Step one: audit your data. Export your contacts from Apollo as a CSV. You'll want name, email, company, phone, any custom fields you care about, and your list assignments. This export is your master list.
Step two: clean and deduplicate. Run the CSV through a deduplication tool or import it into Clkly and let our contact importer handle it. Remove duplicates, invalid emails, and anyone who's asked not to be contacted.
Step three: import and map fields. Upload to Clkly. Map your custom fields so your data structure carries over. Assign contacts to lists based on their Apollo segments.
Step four: port your sequences. Apollo's sequences won't migrate automatically, so you'll need to recreate them in Clkly's workflow builder. The bright side: you'll probably simplify as you go, cutting out steps that weren't working anyway.
Step five: test before scaling. Send your first sequence to a small group—say, 20 contacts—and watch the open and click metrics. Make sure your links are tracking properly, your email signature is showing, and the timing feels right. Then expand.
The whole process typically takes a team of one a few hours for up to a few thousand contacts. If you've got 50,000+ and complex custom fields, budget a day and grab help.

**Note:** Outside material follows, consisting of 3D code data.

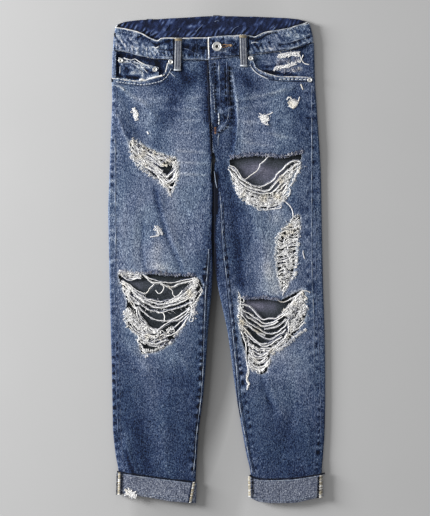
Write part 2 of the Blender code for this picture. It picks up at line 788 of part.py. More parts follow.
def make_rivets():
    r = RIVET_RADIUS
    profile = ((0, 0), (r * 0.9, 0), (r, 0.4), (r * 0.9, 0.9), (r * 0.5, 1.2), (r * 0.34, 1.7), (0, 1.8))
    for rivet in RIVETS:
        lift = COIN_LIFT if rivet.rests_on == "coin" else 0.0
        z = max(surface(rivet.x + dx, rivet.y + dy) for dx in (-r, 0, r) for dy in (-r, 0, r))
        turned(rivet.name, profile, NICKEL, (rivet.x, rivet.y, z + lift + SEAM_GAP), steps=16)


make_fronts()
make_weft()
make_facings()
make_coin_pocket()
make_fly()
make_backs()
make_back_pockets()
make_waistband()
make_belt_loops()
make_cuffs()
make_button()
make_rivets()
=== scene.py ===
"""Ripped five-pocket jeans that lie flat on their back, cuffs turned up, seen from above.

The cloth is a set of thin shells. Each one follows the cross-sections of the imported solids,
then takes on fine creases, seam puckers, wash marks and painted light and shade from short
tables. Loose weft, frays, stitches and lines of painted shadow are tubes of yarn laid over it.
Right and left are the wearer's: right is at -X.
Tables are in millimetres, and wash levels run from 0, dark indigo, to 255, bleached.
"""

from collections import namedtuple
from math import pi, radians

import bmesh
import bpy
import numpy as np

from mathutils import Matrix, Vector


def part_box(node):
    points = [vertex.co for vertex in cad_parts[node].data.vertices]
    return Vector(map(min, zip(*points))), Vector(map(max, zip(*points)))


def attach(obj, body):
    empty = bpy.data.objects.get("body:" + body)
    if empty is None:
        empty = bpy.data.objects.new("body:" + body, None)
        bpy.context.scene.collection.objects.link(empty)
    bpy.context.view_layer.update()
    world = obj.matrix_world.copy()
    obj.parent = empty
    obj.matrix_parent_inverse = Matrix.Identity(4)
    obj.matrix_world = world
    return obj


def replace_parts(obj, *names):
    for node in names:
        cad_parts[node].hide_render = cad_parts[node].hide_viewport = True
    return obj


bl_info = {
    "name": "Ripped jeans",
    "version": (1, 0, 0),
    "blender": (4, 5, 0),
    "location": "View3D > Sidebar > Jeans",
    "description": "Dresses the packed frame of a pair of ripped jeans",
    "category": "Object",
}

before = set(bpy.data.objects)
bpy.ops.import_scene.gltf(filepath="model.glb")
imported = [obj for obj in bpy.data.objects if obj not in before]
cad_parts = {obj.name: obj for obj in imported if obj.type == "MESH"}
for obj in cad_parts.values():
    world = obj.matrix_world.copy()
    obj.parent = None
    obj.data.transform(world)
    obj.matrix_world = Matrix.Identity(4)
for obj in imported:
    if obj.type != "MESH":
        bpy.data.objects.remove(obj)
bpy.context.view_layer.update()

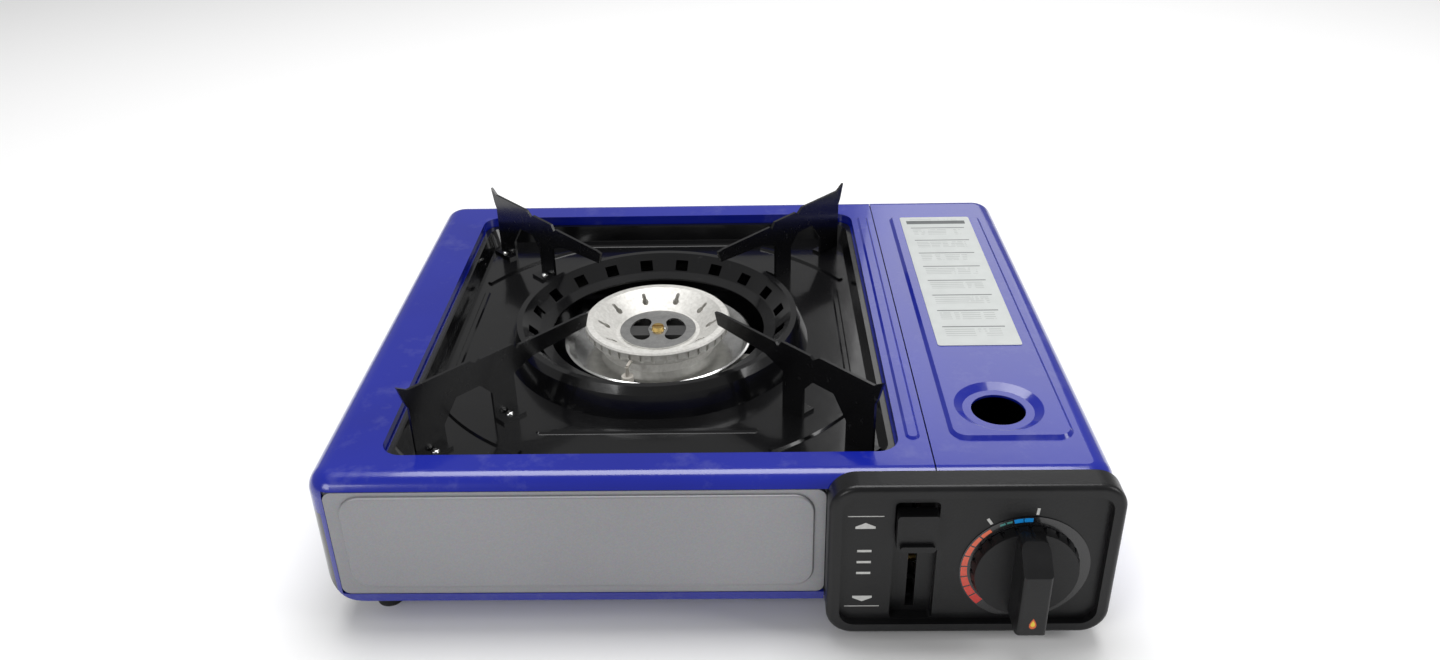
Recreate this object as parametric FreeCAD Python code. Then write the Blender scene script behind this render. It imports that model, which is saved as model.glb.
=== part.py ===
import FreeCAD, Part
import math
import os

# Butane cassette stove, millimetres. X right, Y back, Z up, seen from the control side.
# The origin lies on the surface that the stove stands on, under the middle of its bounding box.

# Overall body
body_w = 343.0
body_d = 290.0
top_z = 80.0
panel_out = 12.0
knob_out = 18.0
plan_r = 12.0
edge_r = 9.0
sheet = 1.2
running = 0.3

half_w = body_w / 2
half_y = (body_d + panel_out + knob_out) / 2
back_y = half_y
front_y = back_y - body_d
mid_y = (front_y + back_y) / 2

# Lower shell
base_z = 14.5
bay_z = 6.0
bay_x = 78.0
base_r = 18.0
bay_r = 12.0
seam_z = 62.0
pocket = 2.0
shelf_drop = 3.2
shoulder_z = 74.0

# Silver front panel and the left edge of the control panel
panel_inset = 8.5
panel_x0 = panel_inset - half_w
panel_z0 = 18.5
control_x0 = 50.0

# Air slots
vent_count = 9
vent_pitch = 14.0
vent_x0 = -120.0
vent_w = 5.0
vent_z0 = 30.0
vent_z1 = 50.0
side_vent_count = 7
bay_vent_count = 5

# Lid over the cartridge bay
lid_x = 96.0
lid_gap = 0.6
joggle = 4.2
hinge_x = half_w - 1.9
hinge_pin_r = 1.0
hinge_eye_r = 1.8
hinge_fit = 0.05
hinge_len = 30.0
hinge_inset = 45.0
field_x0 = 105.0
field_x1 = 160.0
field_y0 = mid_y - 119.0
field_y1 = mid_y + 119.0
field_h = 1.6
rib_x = 89.0
rib_y0 = mid_y - 118.0
rib_y1 = mid_y + 118.0
finger_x = 130.5
finger_y = mid_y - 94.0
finger_r = 12.2
finger_dish_r = 20.0

# Opening for the drip tray, and its ledge
open_x0 = -143.0
open_x1 = 82.5
open_y0 = mid_y - 126.0
open_y1 = mid_y + 123.0
open_r = 10.0
ledge = 3.0
ledge_z = 74.0

# Burner centre
burner_x = -29.5
burner_y = mid_y - 1.5
burner_r = 38.0
burner_z = 77.5


def vec(x, y, z):
    return FreeCAD.Vector(x, y, z)


def box(x0, x1, y0, y1, z0, z1):
    return Part.makeBox(x1 - x0, y1 - y0, z1 - z0, vec(x0, y0, z0))


def rod(r, x, y, z, length, along=(0, 0, 1)):
    return Part.makeCylinder(r, length, vec(x, y, z), vec(*along))


def fuse(first, *others):
    return first.fuse(list(others)).removeSplitter()


def cut(shape, *tools):
    return shape.cut(list(tools))


def prism(points, along):
    wire = Part.makePolygon([vec(*p) for p in points + points[:1]])
    return Part.Face(wire).extrude(vec(*along))


def rounded_wire(x0, x1, y0, y1, r, z):
    k = r * (1 - math.sqrt(0.5))
    e = []
    e.append(Part.LineSegment(vec(x0 + r, y0, z), vec(x1 - r, y0, z)))
    e.append(Part.Arc(vec(x1 - r, y0, z), vec(x1 - k, y0 + k, z), vec(x1, y0 + r, z)))
    e.append(Part.LineSegment(vec(x1, y0 + r, z), vec(x1, y1 - r, z)))
    e.append(Part.Arc(vec(x1, y1 - r, z), vec(x1 - k, y1 - k, z), vec(x1 - r, y1, z)))
    e.append(Part.LineSegment(vec(x1 - r, y1, z), vec(x0 + r, y1, z)))
    e.append(Part.Arc(vec(x0 + r, y1, z), vec(x0 + k, y1 - k, z), vec(x0, y1 - r, z)))
    e.append(Part.LineSegment(vec(x0, y1 - r, z), vec(x0, y0 + r, z)))
    e.append(Part.Arc(vec(x0, y0 + r, z), vec(x0 + k, y0 + k, z), vec(x0 + r, y0, z)))
    return Part.Wire([edge.toShape() for edge in e])


def plate(x0, x1, y0, y1, r, z0, z1):
    return Part.Face(rounded_wire(x0, x1, y0, y1, r, z0)).extrude(vec(0, 0, z1 - z0))


def upright(x0, x1, z0, z1, r, y0, y1):
    flat = plate(x0, x1, z0, z1, r, 0, y1 - y0)
    flat.rotate(vec(0, 0, 0), vec(1, 0, 0), 90)
    flat.translate(vec(0, y1, 0))
    return flat


def tapered(low, high):
    return Part.makeLoft([rounded_wire(*low), rounded_wire(*high)], True, True)


def revolve(points, x, y):
    wire = Part.makePolygon([vec(r, 0, z) for r, z in points + points[:1]])
    turned = Part.Face(wire).revolve(vec(0, 0, 0), vec(0, 0, 1), 360)
    turned.translate(vec(x, y, 0))
    return turned


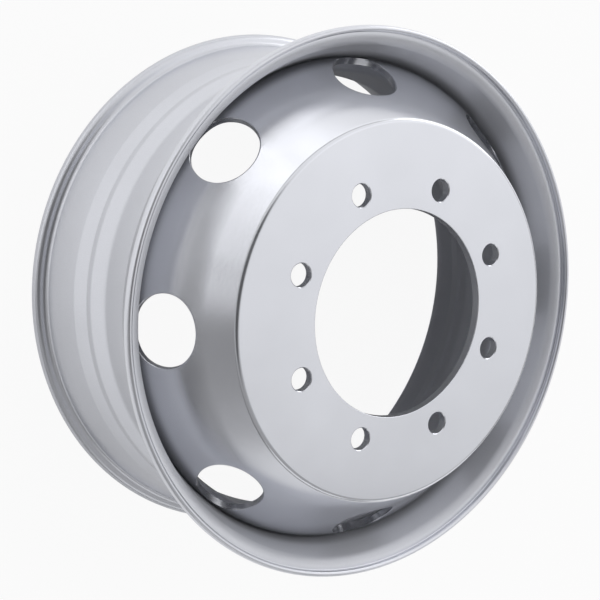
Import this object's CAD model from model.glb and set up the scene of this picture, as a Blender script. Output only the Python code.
import bpy
import math
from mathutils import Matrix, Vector


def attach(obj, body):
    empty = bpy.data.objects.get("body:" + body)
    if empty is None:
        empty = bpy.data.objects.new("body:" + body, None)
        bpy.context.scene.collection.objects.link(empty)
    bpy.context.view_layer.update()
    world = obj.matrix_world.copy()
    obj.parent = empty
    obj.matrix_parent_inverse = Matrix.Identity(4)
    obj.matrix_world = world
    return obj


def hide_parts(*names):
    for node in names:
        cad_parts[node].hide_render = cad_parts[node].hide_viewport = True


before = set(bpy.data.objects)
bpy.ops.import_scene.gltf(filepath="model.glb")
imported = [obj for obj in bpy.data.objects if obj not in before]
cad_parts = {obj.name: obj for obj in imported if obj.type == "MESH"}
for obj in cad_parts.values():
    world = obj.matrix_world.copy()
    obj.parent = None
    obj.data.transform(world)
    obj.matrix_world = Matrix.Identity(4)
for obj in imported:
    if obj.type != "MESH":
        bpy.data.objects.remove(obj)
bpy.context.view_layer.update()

# Rim
# The rolled steel rim that carries the tyre: two curled flanges, two sloped bead seats and the well.
# Sprayed with silver paint, which has fine metal flake, a faint orange peel and drier patches.


def spray_spots(tree, place, scale, detail):
    """Soft random spots over the piece, by which the paint varies."""
    spots = tree.nodes.new("ShaderNodeTexNoise")
    spots.inputs["Scale"].default_value = scale
    spots.inputs["Detail"].default_value = detail
    tree.links.new(place.outputs["Object"], spots.inputs["Vector"])
    return spots.outputs["Fac"]


def gradual(tree, value, start, end, low, high, kind="SMOOTHSTEP"):
    """Goes from low to high while the value goes from start to end."""
    change = tree.nodes.new("ShaderNodeMapRange")
    change.interpolation_type = kind
    change.inputs["From Min"].default_value = start
    change.inputs["From Max"].default_value = end
    change.inputs["To Min"].default_value = low
    change.inputs["To Max"].default_value = high
    tree.links.new(value, change.inputs["Value"])
    return change.outputs["Result"]


def combined(tree, operation, *terms):
    """Two or three terms worked into one. A term is a number or another node's result."""
    node = tree.nodes.new("ShaderNodeMath")
    node.operation = operation
    for socket, term in zip(node.inputs, terms):
        if isinstance(term, float):
            socket.default_value = term
        else:
            tree.links.new(term, socket)
    return node.outputs["Value"]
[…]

For a deeper dive into building your outreach strategy post-migration, check out our guides on email automation and contact management software.
# Your next move
Choosing an Apollo alternative isn't about finding a direct feature-for-feature clone. It's about finding a tool that handles your core workflow better, costs less, and doesn't force you to work around its limitations.
If you're sending cold emails and need to track opens, clicks, and behaviour—and you want a CRM that actually keeps your pipeline organised—Clkly's worth a look. You get link tracking with real analytics, email sequences with branching logic, a lightweight CRM, and workflow automation all in one platform. Start free and see how it fits your process.
The best Apollo alternative is the one you actually use. So test it, migrate in stages if you need to, and don't overthink it. Your next 100 cold emails will tell you whether you've made the right call.